Unitarian Universalism (UUism) offers a spiritual foundation and a supportive community for those who make social action part of their lives. Our congregations seek to build bridges from the individual to the wider society by using their collective voices and power. The preciousness of life on earth, the inherent worth and dignity of every person, and our mutual interdependency emerge as common themes for undertaking social justice work. The seven Principles of Unitarian Universalism are infused with this commitment.

Throughout Unitarian and Universalist history, women and men have shown great courage and taken huge personal risks on behalf of their vision of a better world. Famous American Unitarians and Universalists, such as suffragist Susan B. Anthony, civil rights leader Whitney Young, diplomat Adlai Stevenson, and American Red Cross founder Clara Barton, are joined by thousands of Unitarian Universalists of lesser renown who have spent decades laboring for justice in their own communities.

Unitarian Universalism offers a spiritual home where people can find affirmation, encouragement, and inspiration for the slow and often difficult work of making justice. Members of a congregation often work together on social action projects, pooling their efforts to do good in the world.

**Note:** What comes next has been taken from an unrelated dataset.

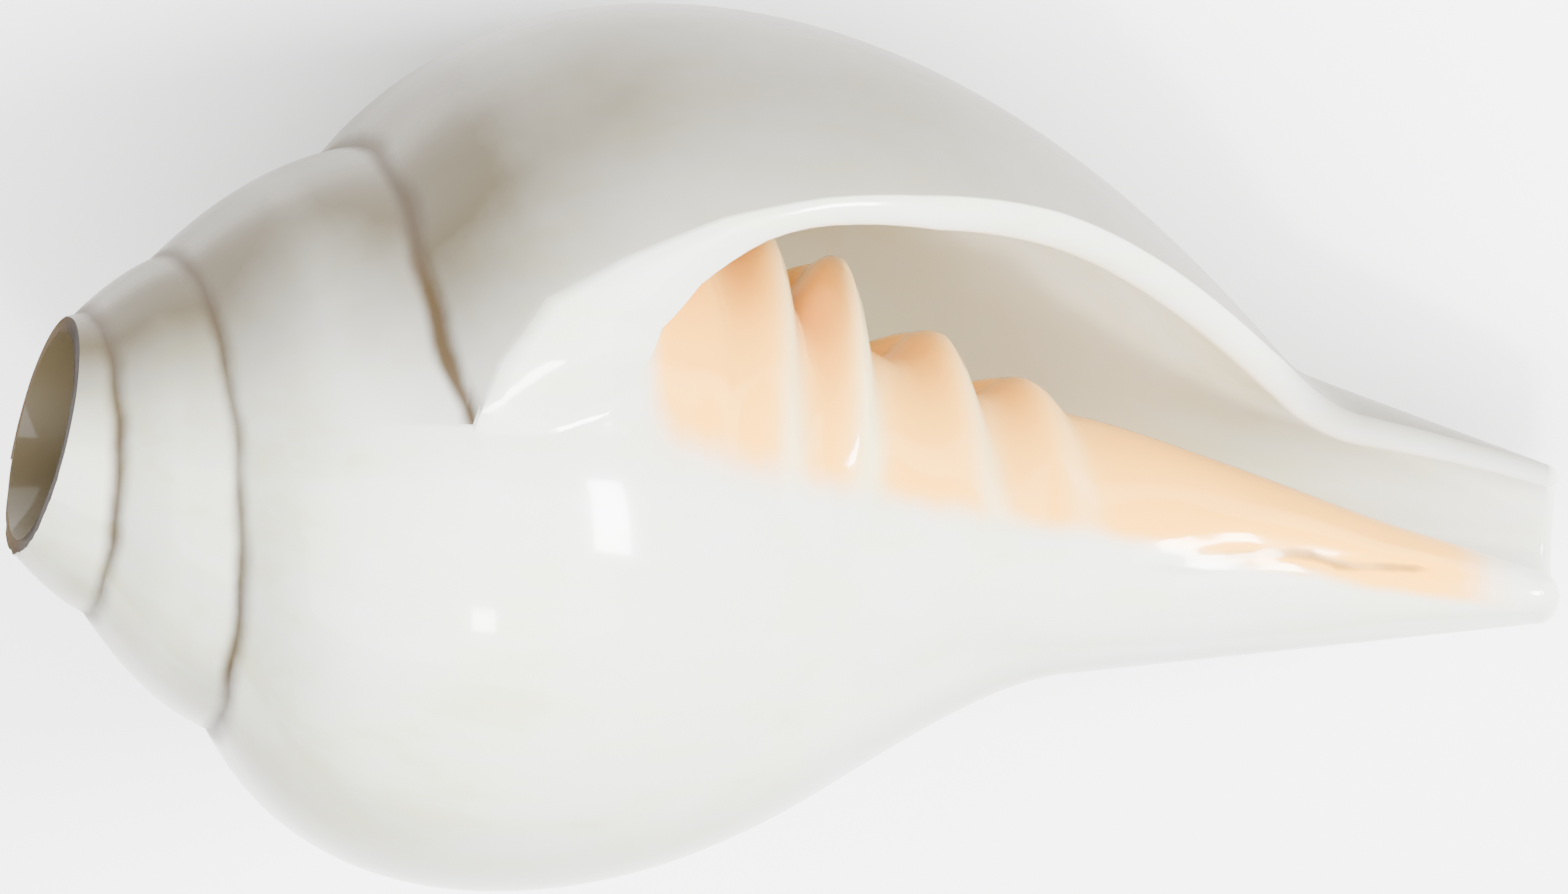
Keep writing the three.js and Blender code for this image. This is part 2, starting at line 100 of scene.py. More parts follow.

Environmental activism is an integral part of social justice work. Our seventh Principle, affirming the interdependent web of all existence, provides a spiritual sensibility that binds us with all living creatures and inspires social and political action on behalf of our planet.

For more information contact web @ uua.org.

This work is made possible by the generosity of individual donors and congregations. Please consider making a donation today.

Last updated on Wednesday, June 2, 2010.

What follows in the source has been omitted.